I used a slightly different recurrence relation. Here’s how it goes:
I build the number of solutions that is the answer to the problem starting from Array Size = 2 and up to N.
Consider 2 types of solutions:

  1. Solutions where last 2 elements are the same. Name this Sols_Same
    In this case for Array size 2, we have m solutions, namely where each element from m appears twice successively.
  2. Solutions where the last 2 elements are different. Name this Sols_Different
    In this case for Array size 2, we have m x (m - 1) solutions, a choice for m in the 1st Array position, then we’re left with m - 1 choices left that are different from the 1st choice.
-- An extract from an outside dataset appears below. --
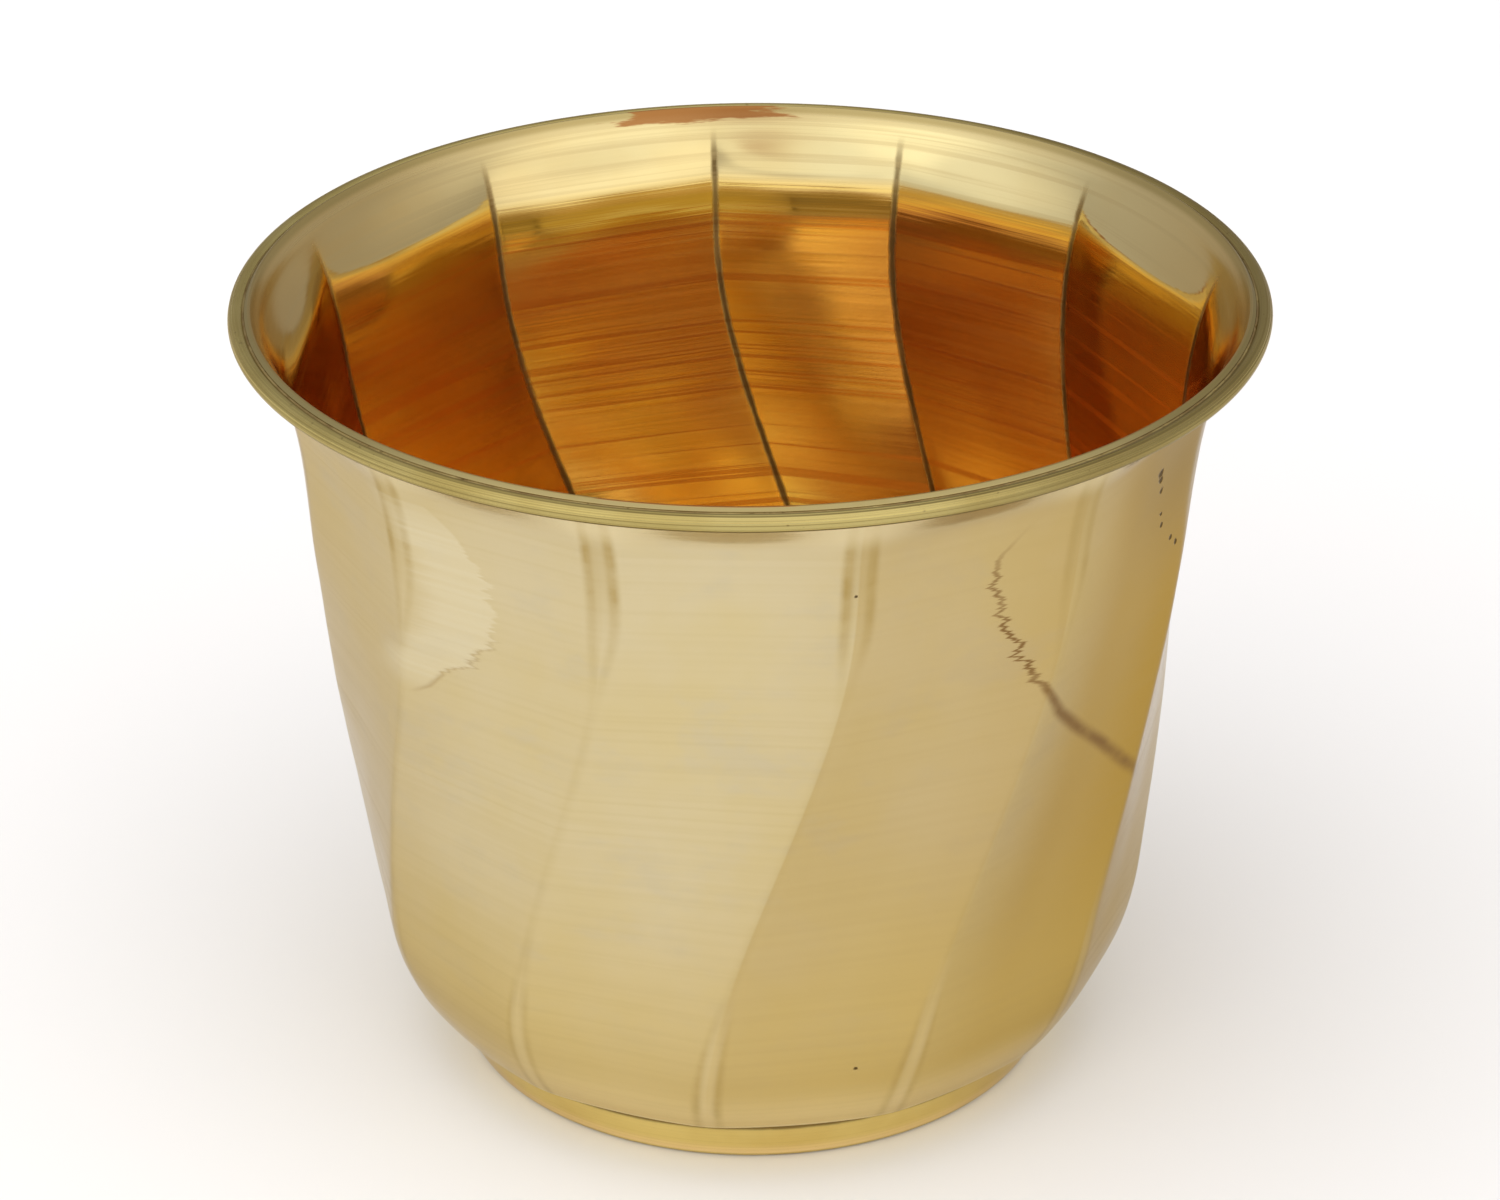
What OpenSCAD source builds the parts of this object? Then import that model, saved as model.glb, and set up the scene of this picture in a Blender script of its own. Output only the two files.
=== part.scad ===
// Swirl-fluted brass pot: a thin sheet wall with twelve nearly flat panels, a
// flared lip stiffened by a solid ring, and a shallow round pan as its base.
// The origin is the centre of the face it stands on, +Z up, -Y to the front.

/* [Overall] */
// Outside diameter of the rim ring
rim_d = 150; // [110:1:190]
// Overall height
height = 120; // [105:1:140]
// Thickness of the brass sheet
sheet_t = 1; // [0.7:0.1:1.2]

/* [Wall] */
// Diameter over the creases where the wall meets the lip flare
neck_d = 132.4; // [126:0.2:136]
// Diameter over the creases at the top of the rounded shoulder
shoulder_d = 118.2; // [114:0.2:121]
// Diameter over the creases at the wall's lower edge
seam_d = 102; // [101.6:0.2:103]
// Height at which the rounded shoulder becomes the straight wall
shoulder_h = 29; // [26:1:32]
// Height of the lip flare, measured down from the top
flare_h = 23; // [18:1:26]
// How strongly the flare curls outward: higher bends later and harder
flare_power = 2.6; // [2:0.1:3.2]

/* [Flutes] */
// Number of panels round the wall
panel_count = 12; // [12:1:14]
// Angle of the first crease from the front, towards +X
first_crease = 12.4; // [-15:0.1:15]
// Turn of each crease from top to bottom, seen from above
swirl_angle = -20; // [-30:1:30]
// How flat the panels are: 0 is a round wall, 1 is flat facets
flatness = 0.95; // [0.2:0.05:1]
// Flatness that is left at the wall's lower edge
foot_flatness = 0.42; // [0.2:0.02:0.42]

/* [Base pan] */
// Diameter of the base just above the bend where it turns up from the ground
foot_d = 90.8; // [89:0.2:90.8]
// Height of the visible band between the ground and the wall
band_h = 9; // [8.5:0.5:9.5]
// Lap of the pan inside the wall
lap_h = 3.5; // [2:0.5:4]
// How far the middle of the base is pushed up
push_up = 1.5; // [0.5:0.5:3]

/* [Rim ring] */
// Diameter of the ring wire
wire_d = 2.5; // [2:0.1:3]

/* [Hidden] */

// Hand-made unevenness of each crease's angle, in degrees, from the front round
crease_error = [0, 0, 1, -3, -0.3, -2.4, -7.8, -6.2, -3.7, 2, 0.6, -0.1];
// Places of the columns across one panel: closer together beside a crease
column_steps = [0, 0.05, 0.16, 0.33, 0.5, 0.67, 0.84, 0.95];
// Number of rings of points in the shoulder, in the wall and in the flare
shoulder_rings = 7;
wall_rings = 11;
flare_rings = 9;

// Thickness of brazing metal between the lip and the ring, where they are closest
braze_gap = 0.25;
// Clearance between the foot's brazing metal and the round pan
facet_gap = 0.03;

// The lip's last stretch is straight, at the flare's end angle
lip_straight = 2.4;
wire_r = wire_d / 2;
wire_setback = 0.3;
flare_z = height - flare_h;
wall_slope = (neck_d - shoulder_d) / 2 / (flare_z - shoulder_h);
lip_angle = 35;
lip_out = [cos(lip_angle), -sin(lip_angle)];
lip_up = [sin(lip_angle), cos(lip_angle)];
// Outer corner of the lip's cut edge, so that the ring reaches rim_d and the lip height
lip_end = [rim_d / 2 - wire_r - (wire_r + braze_gap) * lip_out[0] + wire_setback * lip_up[0],
           height + sheet_t * lip_out[1]];
lip_start = lip_end - lip_straight * lip_up;
ring_centre = lip_end + (wire_r + braze_gap) * lip_out - wire_setback * lip_up;
// The flare adds this much radius to the wall's straight line
flare_extra = lip_start[0] - neck_d / 2 - wall_slope * (lip_start[1] - flare_z);

// Circular arc of the shoulder, from the seam to the straight wall
shoulder_top_angle = atan(wall_slope);
shoulder_chord_angle = atan((shoulder_d - seam_d) / 2 / (shoulder_h - band_h));
shoulder_end_angle = 2 * shoulder_chord_angle - shoulder_top_angle;
shoulder_r = (shoulder_h - band_h) / (sin(shoulder_end_angle) - sin(shoulder_top_angle));

// Creases swing between these heights
swirl_low = 0.08 * height;
swirl_high = 0.85 * height;
// The panels fade into the round lip between these heights
fade_low = height - 10;
fade_high = height - 2.5;

// Base pan: slope of its wall, bend radius, and widths of the resting ring and the push-up's step
pan_angle = 24;
bend_r = 1.6;
rest_w = 5;
push_w = 4;
bend_steps = 6;

function smooth(x) = let (s = max(0, min(1, x))) s * s * (3 - 2 * s);
function unit(v) = v / norm(v);
function left_of(v) = [-v[1], v[0]];

// Radius over the creases at height z, on the outside
function shoulder_radius(z) =
    let (a = asin(sin(shoulder_end_angle) - (z - band_h) / shoulder_r))
    seam_d / 2 + shoulder_r * (cos(a) - cos(shoulder_end_angle));
function wall_radius(z) = neck_d / 2 + wall_slope * (z - flare_z);
function flare_radius(z) =
    wall_radius(z) + flare_extra * pow((z - flare_z) / (lip_start[1] - flare_z), flare_power);
function crease_radius(z) =
    z < shoulder_h ? shoulder_radius(z) : z < flare_z ? wall_radius(z) : flare_radius(z);

// Outline of the wall's outside, from the seam up to the lip's edge
wall_path = [
    for (i = [0 : shoulder_rings - 1])
        let (z = band_h + (shoulder_h - band_h) * i / shoulder_rings) [crease_radius(z), z],
    for (i = [0 : wall_rings - 1])
        let (z = shoulder_h + (flare_z - shoulder_h) * i / wall_rings) [crease_radius(z), z],
    for (i = [0 : flare_rings])
        let (z = flare_z + (lip_start[1] - flare_z) * i / flare_rings) [crease_radius(z), z],
    lip_end
];

// A sheet's other side: each point moves t along the mitre of its two edges
function edge_normal(path, i) = left_of(unit(path[i + 1] - path[i]));
function mitre(path, i) =
    let (last = len(path) - 1,
         a = edge_normal(path, max(0, i - 1)),
         b = edge_normal(path, min(i, last - 1)),
         m = unit(a + b))
    m / (m * a);
function far_side(path, t) = [for (i = [0 : len(path) - 1]) path[i] + t * mitre(path, i)];

// Panels: angle of each crease, flatness at a height and the pull towards a flat facet
function crease_angle(i) =
    first_crease + 360 * i / panel_count + crease_error[i % panel_count % 12];
function panel_span(i) = crease_angle(i + 1) - crease_angle(i);
function swirl(z) = swirl_angle * smooth((swirl_high - z) / (swirl_high - swirl_low));
function flat_at(z) =
    (foot_flatness + (flatness - foot_flatness) * smooth((z - band_h) / (shoulder_h - band_h)))
    * (1 - smooth((z - fade_low) / (fade_high - fade_low)));
function facet(half, off) = 1 - cos(half) / cos(off);

// A point of the wall on panel i, at the fraction u across it
function wall_point(p, i, u) =
    let (half = panel_span(i) / 2,
         r = p[0] * (1 - flat_at(p[1]) * facet(half, half * (2 * u - 1))),
         angle = crease_angle(i) + 2 * half * u + swirl(p[1]) - 90)
    [r * cos(angle), r * sin(angle), p[1]];

// Closed tube of a loop of outline points, carried round every column
module swept_ring(columns) {
    rows = len(columns[0]);
    count = len(columns);
    points = [for (column = columns) each column];
    faces = [
        for (c = [0 : count - 1], k = [0 : rows - 1])
            let (d = (c + 1) % count, l = (k + 1) % rows,
                 p = c * rows + k, q = c * rows + l, s = d * rows + l, t = d * rows + k)
            each [[p, q, s], [p, s, t]]
    ];
    polyhedron(points = points, faces = faces);
}

// Fluted wall and flared lip, raised from one sheet
module body_shell() {
    inner_path = far_side(wall_path, sheet_t);
    last = len(wall_path) - 1;
    loop = [each wall_path, for (i = [last : -1 : 0]) inner_path[i]];
    color("#d9c27e")
        swept_ring([
            for (i = [0 : panel_count - 1], u = column_steps)
                [for (p = loop) wall_point(p, i, u)]
        ]);
}

// Solid ring that stiffens the lip from outside
module rim_ring() {
    color("#c2b45a")
        rotate_extrude($fn = 180)
            translate(ring_centre)
                circle(r = wire_r, $fn = 48);
}

// Brazing metal between the lip and the ring, with a shallow groove left on top.
// Its side against the ring is a few flat steps that touch the ring from outside.
module rim_braze() {
    lap = 1.6;
    groove = 0.1;
    low_angle = -54;
    high_angle = 14;
    steps = 5;
    step = (high_angle - low_angle) / steps;
    touch_r = wire_r / cos(step / 2);
    color("#a8924a")
        rotate_extrude($fn = 180)
            polygon([
                lip_end - groove * lip_up,
                lip_end - lap * lip_up,
                for (k = [0 : steps])
                    let (a = low_angle + k * step)
                    ring_centre + touch_r * (sin(a) * lip_up - cos(a) * lip_out)
            ]);
}

function pan_radius(z) = foot_d / 2 + (z - bend_r) * tan(pan_angle);
bend_centre = [pan_radius(bend_r) - bend_r / cos(pan_angle), bend_r];
pan_path = [
    [0, push_up],
    [bend_centre[0] - rest_w - push_w, push_up],
    [bend_centre[0] - rest_w, 0],
    for (i = [0 : bend_steps])
        let (a = (90 - pan_angle) * i / bend_steps)
        bend_centre + bend_r * [sin(a), -cos(a)],
    [pan_radius(band_h + lap_h), band_h + lap_h]
];

// Round pan that closes the bottom, lapped inside the wall
module base_pan() {
    inside = far_side(pan_path, sheet_t);
    last = len(pan_path) - 1;
    color("#d6ab4a")
        rotate_extrude($fn = 180)
            polygon([each pan_path, for (i = [last : -1 : 0]) inside[i]]);
}

// Brazing metal that fills the lap between the round pan and the fluted wall
module foot_braze() {
    inner_path = far_side(wall_path, sheet_t);
    color("#a8924a")
        swept_ring([
            for (i = [0 : panel_count - 1], u = column_steps)
                [
                    for (k = [1, 0]) let (p = inner_path[k])
                        wall_point([pan_radius(p[1]) + facet_gap, p[1]], i, u),
                    for (k = [0, 1]) wall_point(inner_path[k], i, u)
                ]
        ]);
}

body_shell();
rim_ring();
rim_braze();
base_pan();
foot_braze();
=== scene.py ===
import math

import bmesh
import bpy
import numpy as np
from mathutils import Matrix, Vector


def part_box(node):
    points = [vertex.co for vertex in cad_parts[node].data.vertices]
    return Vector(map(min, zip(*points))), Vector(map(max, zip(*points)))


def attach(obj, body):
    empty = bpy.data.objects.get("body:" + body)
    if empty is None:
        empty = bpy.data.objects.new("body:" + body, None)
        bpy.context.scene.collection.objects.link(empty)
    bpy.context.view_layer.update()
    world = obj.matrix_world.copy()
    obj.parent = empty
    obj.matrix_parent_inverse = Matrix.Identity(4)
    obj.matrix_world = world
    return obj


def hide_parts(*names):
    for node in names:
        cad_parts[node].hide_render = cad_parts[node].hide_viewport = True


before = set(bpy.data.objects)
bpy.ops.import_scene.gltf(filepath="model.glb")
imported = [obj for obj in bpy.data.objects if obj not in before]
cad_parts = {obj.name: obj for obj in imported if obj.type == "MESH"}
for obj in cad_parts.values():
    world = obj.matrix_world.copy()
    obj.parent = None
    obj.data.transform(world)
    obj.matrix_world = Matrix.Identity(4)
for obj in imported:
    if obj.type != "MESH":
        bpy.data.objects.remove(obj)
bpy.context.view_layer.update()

# A brass pot with swirled panels. Lengths are in metres and the axes are the frame's: +Z up, -Y to the
# front, +X to the right. Azimuths run from the front round to the right. Each visible piece replaces
# one node of the frame.
MM = 0.001

# ---------------------------------------------------------------- sizes measured on the frame
TOP_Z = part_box("body_shell")[1].z
SEAM_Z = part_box("body_shell")[0].z
PAN_TOP_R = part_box("base_pan")[1].x
PAN_TOP_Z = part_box("base_pan")[1].z
RING_LOW, RING_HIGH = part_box("rim_ring")
RIM_R = min(abs(v) for corner in (RING_LOW, RING_HIGH) for v in (corner.x, corner.y))
WIRE_R = (RING_HIGH.z - RING_LOW.z) / 2
RING_CENTRE = np.array([RIM_R - WIRE_R, (RING_HIGH.z + RING_LOW.z) / 2])

# ---------------------------------------------------------------- sizes the frame is built from
SHEET = 1.0 * MM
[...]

Then the recurrence relation will be as follows:
Sols_Same(n) = Sols_Different(n - 1)
Sols_Different(n) = ( Sols_Same(n - 1) + Sols_Different(n - 1) ) x (m - 1)

For the 1st one, the explanation is that to extend a solution from n - 1 to n where the last 2 elements are the same, I can extend all those from Sols_Different(n - 1) with exactly one possible choice (the one where the last element is duplicated). And also, I can’t extend any solution from Sols_Same(n - 1) to this type.

For the 2nd recurrence relation, the explanation is that for both types of solutions from n - 1, I can extend all solutions from both types with m - 1 possible choices for each, namely the one where I choose an element different from the last one.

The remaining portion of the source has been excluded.